Sons of Mogh #StarTrek #DS9 Rewatch (Season 4, Episode 15) Worf’s brother Kurn seeks an honorable death

Rewatching ST:DS9

Worf wins a furious sparring match with Dax, but she discombobulates his composure, first by accusing him of trying to flirt with her, and then by actually flirting with him. 

A drunken Klingon arrives on the station, calling for Worf. It’s his brother Kurn, come to ask for a ritual death due to the dishonor Worf brought on the family by rejecting Gowron’s warmongering. After some resistance Worf complies, but Dax and Odo burst in and beam him to the infirmary, where he recovers.

A ticked-off Sisko orders Worf to “find another way to settle your family problems.”

A meek Kurn agrees to join the DS9 security team, and at first Odo says he’s adjusting well, but later when he doesn’t defend himself against a terrified smuggler’s unsteady attack, Odo says he can’t have “a man with a death wish” on his team.

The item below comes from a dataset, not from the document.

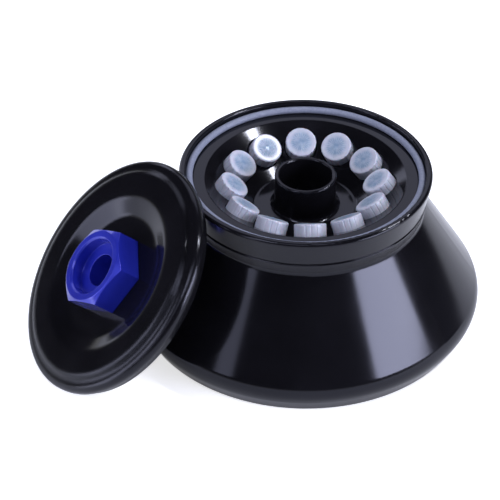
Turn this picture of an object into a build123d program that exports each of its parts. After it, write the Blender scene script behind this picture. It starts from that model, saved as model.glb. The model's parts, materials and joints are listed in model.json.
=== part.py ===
"""Fixed angle rotor for twelve screw-cap microtubes, with its lid taken off and leaned against it.

The rotor spins about +Z and stands on the foot at z = 0, with the origin on its axis. The lid stands
with its lower edge on the same surface, and its nose ring hooks over the rotor's rim. Sizes in mm.
"""

import os
from math import asin, cos, degrees, hypot, radians, sin, tan

from build123d import *

os.makedirs("parts", exist_ok=True)

# ---- Driving dimensions: rotor body ----
rotor_height = 72.0
rim_radius = 54.0
rim_lip_width = 3.0
rim_rounding = 1.2
rim_inner_rounding = 0.6
collar_height = 17.3          # from the rim down to where the cone starts
collar_taper = 3.0            # how much narrower the collar is at its foot
collar_foot_rounding = 2.0
collar_groove_depth = 11.6    # from the rim down to the fine groove round the collar
collar_groove_size = 0.8
shoulder_radius = 78.5        # sharp corner of the cone, before it is rounded
shoulder_height = 11.4
shoulder_rounding = 8.4
foot_radius = 72.2
foot_rounding = 2.5
foot_ring_width = 8.0
foot_inner_rounding = 1.0

# ---- Driving dimensions: bowl and hub ----
ledge_drop = 4.2              # from the rim down to the ledge that carries the seal
floor_drop = 19.0             # from the rim down to the bowl's floor
floor_rounding = 2.5
hub_drop = 3.2                # from the rim down to the hub's top
hub_wall = 2.0
thread_radius = 11.2          # bore in the hub that the lid's knob screws into
thread_depth = 23.0
hub_rounding = 0.6
screw_well_radius = 9.8
web_top = 36.0                # web of metal that the tie-down screw clamps
web_thickness = 6.0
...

In the B-plot, while returning from a jaunt on a runabout, O’Brien and Kira witness a strange explosion, and are warned away but a Klingon Bird of Prey. Sisko orders Kira to go back to the area in the Defiant, but under no circumstances is Worf to accompany her. A Klingon cruiser with a big hole in its hull requests medical assistance, and accepts Kira’s offer to tow it to DS9. After a technobabble infodump, Worf concludes the Klingons are laying cloaked mines, an act of war.

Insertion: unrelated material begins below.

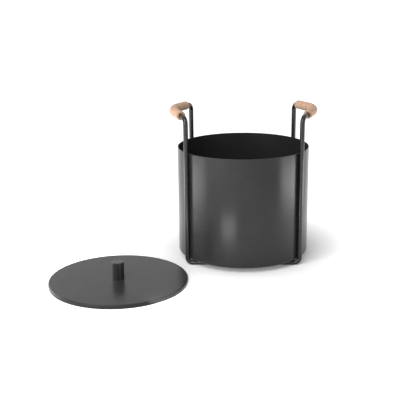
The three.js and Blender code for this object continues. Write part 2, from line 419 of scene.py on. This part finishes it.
half_bead = SEAM_WIDTH / 2 + SEAM_OVERLAP
seam_section = [
    (-half_bead, bucket_radius - BEAD_TUCK),
    (-half_bead / 2, bucket_radius + BEAD_SHOULDER),
    (0, bucket_radius + BEAD_CROWN),
    (half_bead / 2, bucket_radius + BEAD_SHOULDER),
    (half_bead, bucket_radius - BEAD_TUCK),
    (SEAM_WIDTH / 2, bucket_inside),
    (-SEAM_WIDTH / 2, bucket_inside),
]
seam = bmesh.new()
seam_end = seam.faces.new([seam.verts.new((x, y, 0)) for x, y in seam_section])
draw_along(seam, seam_end, [
    Matrix.Translation((0, 0, wall_foot + seam_rise * step)) for step in range(seam_steps + 1)
])
for vert in seam.verts:
    if vert.co.y > bucket_radius:
        on_ridge = round((vert.co.z - wall_foot) / seam_rise) % 2
        vert.co.y += BEAD_RIPPLE if on_ridge else -BEAD_RIPPLE
put("seam_bead", seam, charcoal_coat, "bucket", "charcoal_paint", "wall_seam_weld")


# ---- Frame rods ----
# Two 10 mm round steel bars, each bent from one length: half a handle, an upright, the bottom rod
# the bucket rests on, the other upright and half of the other handle. Coated near black.

ROD_RADIUS = 0.005
FRAME_RODS = {                    # middle of the bar: upright's x and y, and where a handle begins
    "front": (0.1181, -0.0852, 0.3019),
    "rear": (0.1141, 0.0904, 0.3031),
}
HANDLE_X = 0.1466
HANDLE_Z = 0.3054
HANDLE_BEND = 0.090
HANDLE_JOINT = 0.001              # from a rod's end to the middle of the handle
FOOT_BEND = 0.011
SHOULDER_BEND = 0.014
REST_GAP = 0.0003                 # between a bottom rod and the pan
ROD_SIDES = 24
RUN_PITCH = 1.0                   # longer than any run, so each is one step
BEND_PITCH = 0.0015
ROD_BLACK = (0.010, 0.010, 0.0105)
ROD_GLOSS = 0.42

rod_coat = powder_coat("rod_powder_coat", ROD_BLACK, ROD_GLOSS)


def handle_corner(where, side):
    """The corner between a handle's leg and its middle, and the radius of the bend there."""
    x, y, _ = FRAME_RODS[where]
    outward, depth = HANDLE_X - x, abs(y)
    across = 2 * HANDLE_BEND - outward
    tangent = (depth - math.sqrt(depth ** 2 - outward * across)) / across
    place = Vector((side * HANDLE_X, math.copysign(HANDLE_BEND * tangent, y), HANDLE_Z))
    return place, HANDLE_BEND - HANDLE_JOINT / tangent


def bar_line(corners, run_pitch, bend_pitch):
    """Matrices along straight runs joined by arcs. Z points along the bar, which isn't twisted.
    A corner is (place, bend radius), and the first and the last are the ends."""
    here = corners[0][0]
    heading = (corners[1][0] - here).normalized()
    stations = [Matrix.Translation(here) @ heading.to_track_quat("Z", "Y").to_matrix().to_4x4()]

    def go_straight(to):
        start = stations[-1]
        way = to - start.translation
        steps = max(1, round(way.length / run_pitch))
        stations.extend(Matrix.Translation(way * (i + 1) / steps) @ start for i in range(steps))

    for (before, _), (corner, bend), (after, _) in zip(corners, corners[1:], corners[2:]):
        into = (corner - before).normalized()
        out = (after - corner).normalized()
        turn = into.angle(out)
        arc_start = corner - into * bend * math.tan(turn / 2)
        go_straight(arc_start)
        axis = into.cross(out).normalized()
        centre = Matrix.Translation(arc_start + axis.cross(into) * bend)
        steps = max(2, round(bend * turn / bend_pitch))
        swing = centre @ Matrix.Rotation(turn / steps, 4, axis) @ centre.inverted()
        for _ in range(steps):
            stations.append(swing @ stations[-1])
    go_straight(corners[-1][0])
    return stations


def round_face(bm, radius, sides):
    """A filled circle, flat at the origin."""
    circle = bmesh.ops.create_circle(bm, cap_ends=True, radius=radius, segments=sides)
    return circle["verts"][0].link_faces[0]


def frame_corners(where):
    """Down one side of the frame, along its foot and up the other side."""
    x, y, shoulder = FRAME_RODS[where]
    foot = pan_low.z - REST_GAP - ROD_RADIUS
    corners = []
    for side in (-1, 1):
        half = [
            (Vector((side * HANDLE_X, math.copysign(HANDLE_JOINT, y), HANDLE_Z)), 0),
            handle_corner(where, side),
            (Vector((side * x, y, shoulder)), SHOULDER_BEND),
            (Vector((side * x, y, foot)), FOOT_BEND),
        ]
        corners += half if side < 0 else half[::-1]
    return corners


for where in FRAME_RODS:
    rod = bmesh.new()
    stations = bar_line(frame_corners(where), RUN_PITCH, BEND_PITCH)
    draw_along(rod, round_face(rod, ROD_RADIUS, ROD_SIDES), stations)
    put(f"{where}_rod", rod, rod_coat, "bucket", "rod_paint", f"{where}_frame_rod")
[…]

Worf talks Kurn into infiltrating the docked ship and stealing the activation codes for the mines, but Kurn wallows in dishonor after he was forced to kill a young officer to cover their tracks. Worf is for his own part disgusted that he misread the situation and needed his brother’s help, but there is obvious love and mutual respect between the two.

Dax comes up with a solution that she does not explain on camera. This leads to a talky scene in which Bashir describes a partial memory wipe. Worf calls in a favor from an old Klingon from a small but noble house, who accepts the now-amnesiac Kurn as his son Rodek.

The ending, showing Worf walking off all alone, is a bit hokey, and it’s a big adjustment to see Kurn seeking orders from his big brother (when in previous appearances he’s had no trouble giving Worf orders) but overall it’s a good episode, and a fitting send-off for a great recurring character.